> [INFORMATION SHOWN]:
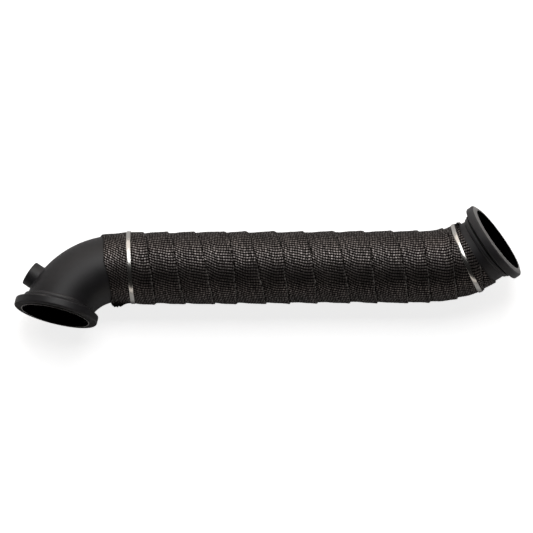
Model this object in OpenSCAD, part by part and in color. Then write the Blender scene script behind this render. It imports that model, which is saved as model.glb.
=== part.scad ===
/* [Tube] */
// Outside diameter of the bent tube
tube_od = 76.2; // [63.5:0.1:90]
// Wall thickness of the tube
tube_wall = 1.65; // [1.2:0.05:2.5]
// Length of the straight run between the two bends
run_length = 350; // [200:1:500]
// Centreline radius of the bend at the inlet
inlet_bend_radius = 76.2; // [72:0.1:110]
// Angle turned by the bend at the inlet
inlet_bend_angle = 74; // [60:1:90]
// Centreline radius of the bend at the outlet
outlet_bend_radius = 114.3; // [90:0.1:150]
// Angle turned by the bend at the outlet
outlet_bend_angle = 38.5; // [25:0.5:60]
// Angle between the planes of the two bends, seen along the run
bend_clock = 140; // [90:1:180]
/* [Flanges] */
// Height of the clamp rim on both flanges above the tube
rim_rise = 10.15; // [8:0.05:16]
// Length of the straight outer wall of each rim
rim_land = 6; // [4:0.1:9]
// Depth of the rounded or sloping front edge of each rim
rim_nose = 1.8; // [1:0.1:3]
// Slope of the clamp groove behind each rim, from the flange plane
groove_angle = 29; // [15:1:35]
// Height of the hub behind the groove above the tube
hub_height = 2.1; // [1.5:0.1:3]
// Extra tip of the inlet flange past square to the tube
inlet_cant = 2; // [0:0.5:3]
// Height of the centring lip on the inlet flange above the tube
lip_rise = 1.7; // [1.5:0.1:2.5]
// Height of the centring lip above the flange face
lip_height = 1; // [0.5:0.1:2.5]
// Radial wall of the centring lip
lip_wall = 1.2; // [0.8:0.1:1.4]
// Play between the lip and the socket of the next flange
lip_play = 0.2; // [0.1:0.05:0.5]
// Depth of the open mouth in front of the tube end
mouth_depth = 4.5; // [3:0.1:6]
// Distance from a flange face back to the tube end
tube_setback = 6; // [5.5:0.1:8]
/* [Sensor boss] */
// Outside diameter of the sensor boss
boss_od = 28.6; // [24:0.1:32]
// Height of the boss above the outside of the bend
boss_height = 10.3; // [6:0.1:15]
// Bore of the boss before its thread is cut
boss_bore = 16.4; // [12:0.1:18]
// Place of the boss round the inlet bend, from the run
boss_angle = 55; // [46:1:56]
// Size of the weld bead round the boss
boss_bead = 2; // [1:0.1:3]
/* [Heat wrap] */
// Width of the wrapped tape
tape_width = 47; // [42:0.5:52]
// Thickness of the wrapped tape
tape_thickness = 1.6; // [1.2:0.1:2.2]
// Advance of the tape at each turn
tape_pitch = 31.4; // [28:0.1:38]
// Length of tube left bare at the inlet, along its centreline
inlet_bare = 80.4; // [70:0.1:100]
// Length of tube left bare at the outlet, along its centreline
outlet_bare = 28; // [24:0.5:40]
// Distance from the wrap's inlet edge to the last seam
last_seam = 43.7; // [40:0.1:46]
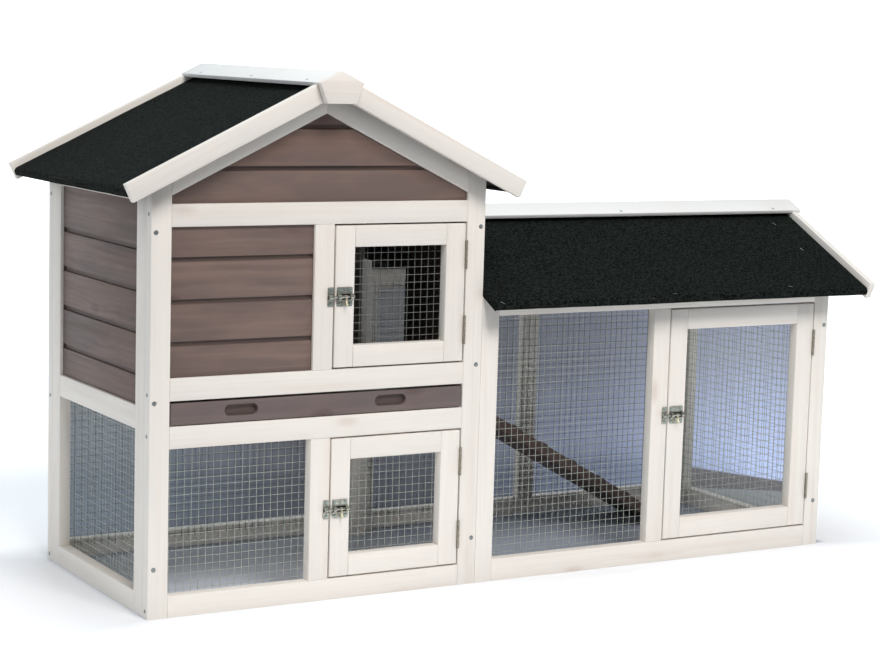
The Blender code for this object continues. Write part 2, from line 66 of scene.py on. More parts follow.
# Roofs: s runs down the slope from the underside's ridge line, h square to it
PITCH = math.radians(25.8)
SIN, COS, TAN = math.sin(PITCH), math.cos(PITCH), math.tan(PITCH)
HOUSE_RIDGE, RUN_RIDGE = (0.300, 0.8374), (0.225, 0.6029)
HOUSE_SLOPE, RUN_SLOPE = 0.3867, 0.2946
HOUSE_ROOF, RUN_ROOF, RUN_CAP_END = (-0.037, 0.495), (0.602, 1.418), 1.428
ROOF_BOARD, FELT, FELT_LIP = 0.0087, 0.0020, 0.015
BARGE, BARGE_H, BARGE_NOTCH = 0.012, (-0.0089, 0.0220), 0.0181
CAP_H, CAP_S = (0.0184, 0.0254), 0.0315
BLOCK_FRONT, BLOCK_FOOT = -0.050, (0.026, 0.8138)
RAFTER = 0.0401          # rafter depth, measured straight down

# Small fits
GAP, PLAY = 0.0003, 0.002
SEAM = 0.0002            # between the boards of one frame
FACE = (0.005, 0.015)    # siding, measured in from the frame's outer face
TONGUE = 0.0042          # how far the tongues lie behind the siding's face
BOARD_PITCH = 0.0662     # one siding board
JOINT = (-0.0042, 0.0033)  # a groove's lower and upper edge, from its level
FRONT_JOINT, SIDE_JOINT, GABLE_JOINT = 0.569, 0.584, 0.7760  # the highest joint of each panel
WIRE_PITCH, WIRE_R, LAP = 0.0127, 0.00045, 0.0125
GRIPS = (0.158, 0.4285)  # middles of the tray's finger slots
ROD_Y, LATCH_H = -0.0052, 0.031  # the bolts' centre line, and the latch plates' height
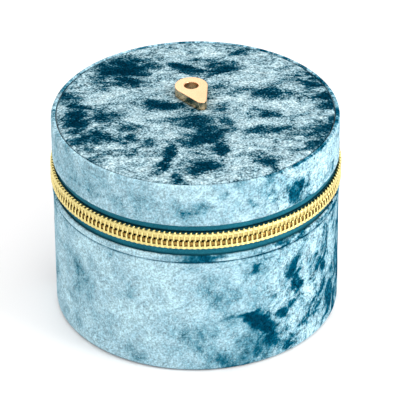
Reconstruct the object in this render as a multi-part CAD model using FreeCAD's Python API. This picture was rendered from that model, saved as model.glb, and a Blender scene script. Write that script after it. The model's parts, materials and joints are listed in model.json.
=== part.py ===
import FreeCAD, Part
import os, math
from FreeCAD import Vector

# Round travel jewellery case: a velvet covered drum with a zip-around lid.
# Millimetres. Origin at the centre of the underside, +Z up, -Y the front, +Y the fabric hinge.
# Angles are in degrees and run counter-clockwise seen from above, from the front towards +X.
# A (low, high) pair named *_Z holds the bottom and top heights of a layer.
os.makedirs("parts", exist_ok=True)

# ---------------------------------------------------------------- driving sizes
R_OUT = 47.5            # outside radius over the velvet
HEIGHT = 71.0           # to the flat top of the lid
BASE_EDGE = 45.0        # top edge of the base's velvet
LID_EDGE = 56.3         # bottom edge of the lid's velvet
CHAIN_Z = 50.8          # middle of the zip chain
COVER = 0.85            # velvet with its backing
BOARD = 1.5             # greyboard
LINING = 0.6            # lining on the walls
TAPE = 0.45             # zip tape
GAP = 0.05              # glue line between stacked layers

# wall layers, from the velvet inwards
R_COVER_IN = R_OUT - COVER
R_TAPE_OUT = R_COVER_IN - 0.10
R_TAPE_IN = R_TAPE_OUT - TAPE
R_BOARD_OUT = R_TAPE_IN - GAP
R_BOARD_IN = R_BOARD_OUT - BOARD
R_LINING_OUT = R_BOARD_IN - GAP
R_LINING_IN = R_LINING_OUT - LINING
EDGE_FILLET = 0.35      # velvet edges facing the zip


# ---------------------------------------------------------------- helpers
def polar(radius, angle, z):
    turn = math.radians(angle)
    return Vector(radius * math.sin(turn), -radius * math.cos(turn), z)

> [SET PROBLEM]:
Restate the data above word for word, please.

> [FINAL ANSWER]:
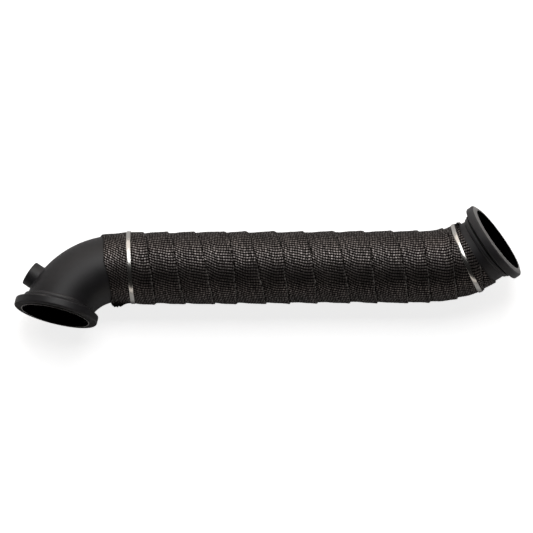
Model this object in OpenSCAD, part by part and in color. Then write the Blender scene script behind this render. It imports that model, which is saved as model.glb.
=== part.scad ===
/* [Tube] */
// Outside diameter of the bent tube
tube_od = 76.2; // [63.5:0.1:90]
// Wall thickness of the tube
tube_wall = 1.65; // [1.2:0.05:2.5]
// Length of the straight run between the two bends
run_length = 350; // [200:1:500]
// Centreline radius of the bend at the inlet
inlet_bend_radius = 76.2; // [72:0.1:110]
// Angle turned by the bend at the inlet
inlet_bend_angle = 74; // [60:1:90]
// Centreline radius of the bend at the outlet
outlet_bend_radius = 114.3; // [90:0.1:150]
// Angle turned by the bend at the outlet
outlet_bend_angle = 38.5; // [25:0.5:60]
// Angle between the planes of the two bends, seen along the run
bend_clock = 140; // [90:1:180]
/* [Flanges] */
// Height of the clamp rim on both flanges above the tube
rim_rise = 10.15; // [8:0.05:16]
// Length of the straight outer wall of each rim
rim_land = 6; // [4:0.1:9]
// Depth of the rounded or sloping front edge of each rim
rim_nose = 1.8; // [1:0.1:3]
// Slope of the clamp groove behind each rim, from the flange plane
groove_angle = 29; // [15:1:35]
// Height of the hub behind the groove above the tube
hub_height = 2.1; // [1.5:0.1:3]
// Extra tip of the inlet flange past square to the tube
inlet_cant = 2; // [0:0.5:3]
// Height of the centring lip on the inlet flange above the tube
lip_rise = 1.7; // [1.5:0.1:2.5]
// Height of the centring lip above the flange face
lip_height = 1; // [0.5:0.1:2.5]
// Radial wall of the centring lip
lip_wall = 1.2; // [0.8:0.1:1.4]
// Play between the lip and the socket of the next flange
lip_play = 0.2; // [0.1:0.05:0.5]
// Depth of the open mouth in front of the tube end
mouth_depth = 4.5; // [3:0.1:6]
// Distance from a flange face back to the tube end
tube_setback = 6; // [5.5:0.1:8]
/* [Sensor boss] */
// Outside diameter of the sensor boss
boss_od = 28.6; // [24:0.1:32]
// Height of the boss above the outside of the bend
boss_height = 10.3; // [6:0.1:15]
// Bore of the boss before its thread is cut
boss_bore = 16.4; // [12:0.1:18]
// Place of the boss round the inlet bend, from the run
boss_angle = 55; // [46:1:56]
// Size of the weld bead round the boss
boss_bead = 2; // [1:0.1:3]
/* [Heat wrap] */
// Width of the wrapped tape
tape_width = 47; // [42:0.5:52]
// Thickness of the wrapped tape
tape_thickness = 1.6; // [1.2:0.1:2.2]
// Advance of the tape at each turn
tape_pitch = 31.4; // [28:0.1:38]
// Length of tube left bare at the inlet, along its centreline
inlet_bare = 80.4; // [70:0.1:100]
// Length of tube left bare at the outlet, along its centreline
outlet_bare = 28; // [24:0.5:40]
// Distance from the wrap's inlet edge to the last seam
last_seam = 43.7; // [40:0.1:46]
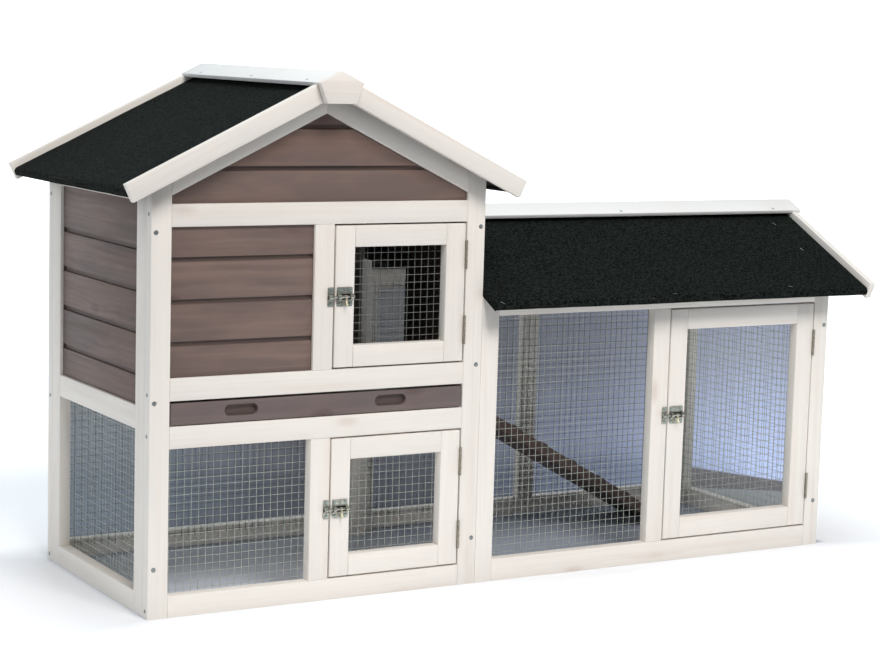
The Blender code for this object continues. Write part 2, from line 66 of scene.py on. More parts follow.
# Roofs: s runs down the slope from the underside's ridge line, h square to it
PITCH = math.radians(25.8)
SIN, COS, TAN = math.sin(PITCH), math.cos(PITCH), math.tan(PITCH)
HOUSE_RIDGE, RUN_RIDGE = (0.300, 0.8374), (0.225, 0.6029)
HOUSE_SLOPE, RUN_SLOPE = 0.3867, 0.2946
HOUSE_ROOF, RUN_ROOF, RUN_CAP_END = (-0.037, 0.495), (0.602, 1.418), 1.428
ROOF_BOARD, FELT, FELT_LIP = 0.0087, 0.0020, 0.015
BARGE, BARGE_H, BARGE_NOTCH = 0.012, (-0.0089, 0.0220), 0.0181
CAP_H, CAP_S = (0.0184, 0.0254), 0.0315
BLOCK_FRONT, BLOCK_FOOT = -0.050, (0.026, 0.8138)
RAFTER = 0.0401          # rafter depth, measured straight down

# Small fits
GAP, PLAY = 0.0003, 0.002
SEAM = 0.0002            # between the boards of one frame
FACE = (0.005, 0.015)    # siding, measured in from the frame's outer face
TONGUE = 0.0042          # how far the tongues lie behind the siding's face
BOARD_PITCH = 0.0662     # one siding board
JOINT = (-0.0042, 0.0033)  # a groove's lower and upper edge, from its level
FRONT_JOINT, SIDE_JOINT, GABLE_JOINT = 0.569, 0.584, 0.7760  # the highest joint of each panel
WIRE_PITCH, WIRE_R, LAP = 0.0127, 0.00045, 0.0125
GRIPS = (0.158, 0.4285)  # middles of the tray's finger slots
ROD_Y, LATCH_H = -0.0052, 0.031  # the bolts' centre line, and the latch plates' height
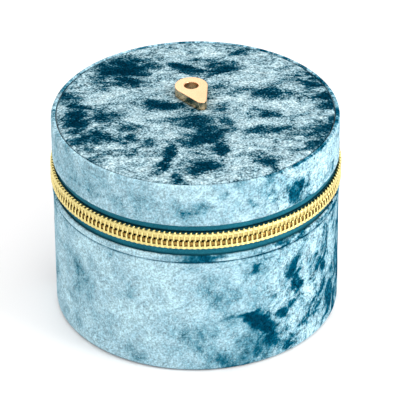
Reconstruct the object in this render as a multi-part CAD model using FreeCAD's Python API. This picture was rendered from that model, saved as model.glb, and a Blender scene script. Write that script after it. The model's parts, materials and joints are listed in model.json.
=== part.py ===
import FreeCAD, Part
import os, math
from FreeCAD import Vector

# Round travel jewellery case: a velvet covered drum with a zip-around lid.
# Millimetres. Origin at the centre of the underside, +Z up, -Y the front, +Y the fabric hinge.
# Angles are in degrees and run counter-clockwise seen from above, from the front towards +X.
# A (low, high) pair named *_Z holds the bottom and top heights of a layer.
os.makedirs("parts", exist_ok=True)

# ---------------------------------------------------------------- driving sizes
R_OUT = 47.5            # outside radius over the velvet
HEIGHT = 71.0           # to the flat top of the lid
BASE_EDGE = 45.0        # top edge of the base's velvet
LID_EDGE = 56.3         # bottom edge of the lid's velvet
CHAIN_Z = 50.8          # middle of the zip chain
COVER = 0.85            # velvet with its backing
BOARD = 1.5             # greyboard
LINING = 0.6            # lining on the walls
TAPE = 0.45             # zip tape
GAP = 0.05              # glue line between stacked layers

# wall layers, from the velvet inwards
R_COVER_IN = R_OUT - COVER
R_TAPE_OUT = R_COVER_IN - 0.10
R_TAPE_IN = R_TAPE_OUT - TAPE
R_BOARD_OUT = R_TAPE_IN - GAP
R_BOARD_IN = R_BOARD_OUT - BOARD
R_LINING_OUT = R_BOARD_IN - GAP
R_LINING_IN = R_LINING_OUT - LINING
EDGE_FILLET = 0.35      # velvet edges facing the zip


# ---------------------------------------------------------------- helpers
def polar(radius, angle, z):
    turn = math.radians(angle)
    return Vector(radius * math.sin(turn), -radius * math.cos(turn), z)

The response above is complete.